Calling all worrywarts, fraidy-cats, and nervous Nellies! Fret no more because I’ve discovered an incredible new cure for anxiety. It’s called Depression™!
With depression, you can finally hop off the heart-racing rollercoaster of panic and start cruisin’ down a lazy river of existential dread. Goodbye, adrenal response! Hello, dull throb of despair! Now, I know what you’re thinking: having depression sounds just as bad as having anxiety! But that’s an anxious thought. We don’t do those anymore. We honestly don’t do much of anything anymore.
My life has improved in so many ways since I became depressed. For starters, my social anxiety is gone. I used to go out with friends and spend the whole night worrying if everyone liked me. Now, I never even leave my house, and I’m positive nobody likes me. (Who can blame them? I freakin’ suck!)
I no longer waste hours ruminating over possible worst-case scenarios. Instead, I focus on the fact that we’re already living in one! Robots are taking over, we’ll all outlive our pets, World War III is a sneeze away, and the Worst Guy Ever is back for an unnecessary sequel. Sit back, relax, and quietly endure the horrors.
In the past, I’d stash emergency kits all over in case of earthquakes, power outages, or another global pandemic. But why should that emergency kit get all the good food? My depressed ass reclaimed those canned beans—because I’m worth it! And also sad!

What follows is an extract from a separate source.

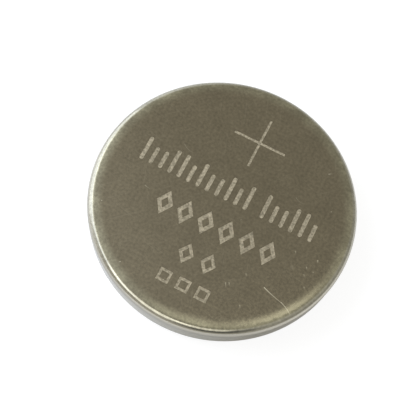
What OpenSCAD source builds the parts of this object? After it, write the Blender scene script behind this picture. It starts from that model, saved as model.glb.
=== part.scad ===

I don’t have to worry about E. coli outbreaks in my produce either, since I haven’t seen a vegetable in weeks! (However, if the family-sized sheet cakes from my local Albertsons become contaminated, I will need someone to drive me to the hospital.)
Another depression perk: all my phobias vanished. I used to be scared of flying, but now when we take off I cross my fingers and hope for the worst. I swear to god, my pilot better not try any Sully shit! If the birds will it, we go down!
The best part? Depression is totally free. Xanax prescriptions and mindfulness retreats cost cold hard cash. But to get your daily dose of depression, all you have to do is read the news. Every morning I greet the day’s news cycle with a hearty “YUP,” then I drink a cup of hot water because putting the tea bag in simply requires too much of me.
If anxiety is ruining your life, I cannot recommend depression enough. You deserve to be set free from irrational worries, like falling in the shower and breaking your back, then lying face down while you slowly drown in an inch of water, crying out for help only to remember how deeply alone you are.
With depression, you’ll still be alone—but you’re good on the drowning bit because you’ll almost never take a shower.
Solid advice, right? I guess I cured a mental illness that currently plagues one in five Americans. But please, don’t call me a hero. I much prefer the title “worthless waste of space.”
Why limit yourself to one when you can have both?! Stop your scarcity mindset and embrace the abundance of mental illness.